* _What you are asked to do_
Print all of the data exactly as written.

* _Supplied material_
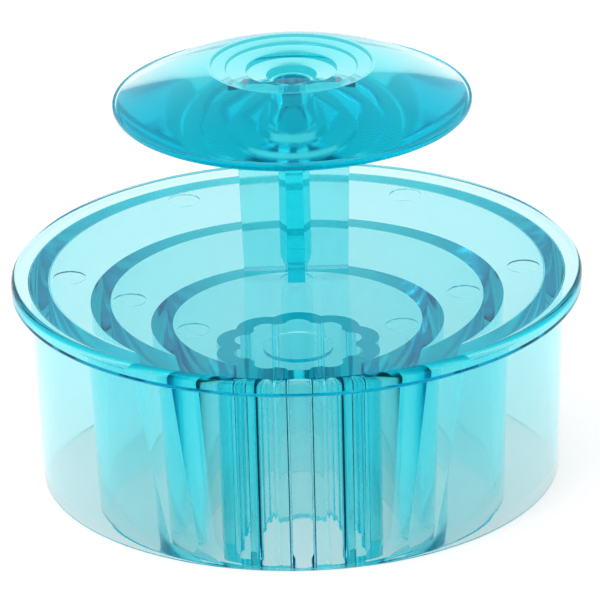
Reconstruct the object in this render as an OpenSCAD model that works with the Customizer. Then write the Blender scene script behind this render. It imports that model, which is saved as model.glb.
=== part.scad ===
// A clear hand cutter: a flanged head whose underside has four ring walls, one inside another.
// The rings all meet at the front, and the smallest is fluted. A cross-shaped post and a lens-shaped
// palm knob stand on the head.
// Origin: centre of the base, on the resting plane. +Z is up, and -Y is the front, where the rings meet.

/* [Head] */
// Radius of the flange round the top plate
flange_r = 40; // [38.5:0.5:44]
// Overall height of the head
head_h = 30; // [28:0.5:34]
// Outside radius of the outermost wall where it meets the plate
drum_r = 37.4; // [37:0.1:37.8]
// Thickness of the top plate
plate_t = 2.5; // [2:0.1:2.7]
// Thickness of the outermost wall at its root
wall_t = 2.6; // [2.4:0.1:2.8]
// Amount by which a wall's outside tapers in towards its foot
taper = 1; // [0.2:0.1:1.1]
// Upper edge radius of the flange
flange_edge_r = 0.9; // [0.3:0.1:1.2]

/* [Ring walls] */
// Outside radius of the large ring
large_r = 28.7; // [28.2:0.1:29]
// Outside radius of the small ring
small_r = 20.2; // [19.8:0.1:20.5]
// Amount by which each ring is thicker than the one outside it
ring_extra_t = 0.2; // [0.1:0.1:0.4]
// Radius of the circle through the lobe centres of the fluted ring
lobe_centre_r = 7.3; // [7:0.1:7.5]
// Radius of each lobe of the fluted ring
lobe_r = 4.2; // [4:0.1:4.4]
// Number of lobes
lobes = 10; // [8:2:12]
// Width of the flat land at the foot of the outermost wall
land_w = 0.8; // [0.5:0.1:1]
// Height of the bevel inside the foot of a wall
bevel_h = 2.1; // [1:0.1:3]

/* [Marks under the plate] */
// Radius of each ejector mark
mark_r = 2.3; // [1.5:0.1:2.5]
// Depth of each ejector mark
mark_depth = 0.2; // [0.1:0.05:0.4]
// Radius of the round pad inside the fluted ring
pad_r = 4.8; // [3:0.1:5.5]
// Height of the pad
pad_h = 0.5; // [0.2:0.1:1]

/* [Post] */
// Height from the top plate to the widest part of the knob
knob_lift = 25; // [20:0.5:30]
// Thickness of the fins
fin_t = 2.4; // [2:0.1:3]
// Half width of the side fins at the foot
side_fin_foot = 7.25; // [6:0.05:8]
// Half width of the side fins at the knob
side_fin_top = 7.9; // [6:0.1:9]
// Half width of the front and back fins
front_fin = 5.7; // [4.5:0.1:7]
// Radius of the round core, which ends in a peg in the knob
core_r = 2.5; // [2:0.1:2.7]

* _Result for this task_
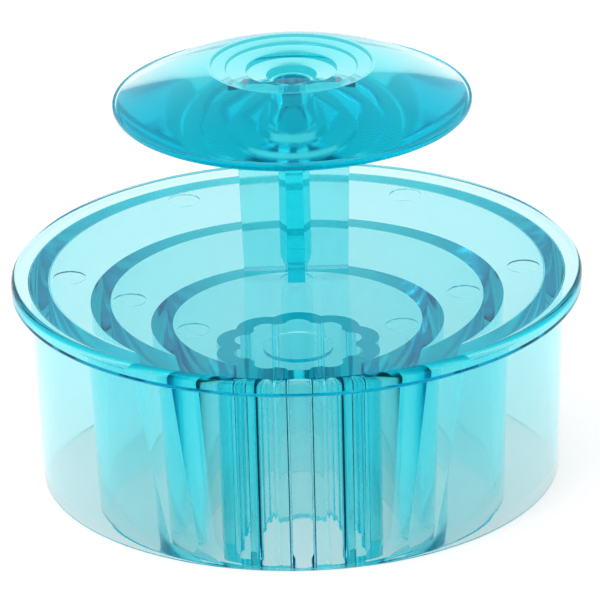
Reconstruct the object in this render as an OpenSCAD model that works with the Customizer. Then write the Blender scene script behind this render. It imports that model, which is saved as model.glb.
=== part.scad ===
// A clear hand cutter: a flanged head whose underside has four ring walls, one inside another.
// The rings all meet at the front, and the smallest is fluted. A cross-shaped post and a lens-shaped
// palm knob stand on the head.
// Origin: centre of the base, on the resting plane. +Z is up, and -Y is the front, where the rings meet.

/* [Head] */
// Radius of the flange round the top plate
flange_r = 40; // [38.5:0.5:44]
// Overall height of the head
head_h = 30; // [28:0.5:34]
// Outside radius of the outermost wall where it meets the plate
drum_r = 37.4; // [37:0.1:37.8]
// Thickness of the top plate
plate_t = 2.5; // [2:0.1:2.7]
// Thickness of the outermost wall at its root
wall_t = 2.6; // [2.4:0.1:2.8]
// Amount by which a wall's outside tapers in towards its foot
taper = 1; // [0.2:0.1:1.1]
// Upper edge radius of the flange
flange_edge_r = 0.9; // [0.3:0.1:1.2]

/* [Ring walls] */
// Outside radius of the large ring
large_r = 28.7; // [28.2:0.1:29]
// Outside radius of the small ring
small_r = 20.2; // [19.8:0.1:20.5]
// Amount by which each ring is thicker than the one outside it
ring_extra_t = 0.2; // [0.1:0.1:0.4]
// Radius of the circle through the lobe centres of the fluted ring
lobe_centre_r = 7.3; // [7:0.1:7.5]
// Radius of each lobe of the fluted ring
lobe_r = 4.2; // [4:0.1:4.4]
// Number of lobes
lobes = 10; // [8:2:12]
// Width of the flat land at the foot of the outermost wall
land_w = 0.8; // [0.5:0.1:1]
// Height of the bevel inside the foot of a wall
bevel_h = 2.1; // [1:0.1:3]

/* [Marks under the plate] */
// Radius of each ejector mark
mark_r = 2.3; // [1.5:0.1:2.5]
// Depth of each ejector mark
mark_depth = 0.2; // [0.1:0.05:0.4]
// Radius of the round pad inside the fluted ring
pad_r = 4.8; // [3:0.1:5.5]
// Height of the pad
pad_h = 0.5; // [0.2:0.1:1]

/* [Post] */
// Height from the top plate to the widest part of the knob
knob_lift = 25; // [20:0.5:30]
// Thickness of the fins
fin_t = 2.4; // [2:0.1:3]
// Half width of the side fins at the foot
side_fin_foot = 7.25; // [6:0.05:8]
// Half width of the side fins at the knob
side_fin_top = 7.9; // [6:0.1:9]
// Half width of the front and back fins
front_fin = 5.7; // [4.5:0.1:7]
// Radius of the round core, which ends in a peg in the knob
core_r = 2.5; // [2:0.1:2.7]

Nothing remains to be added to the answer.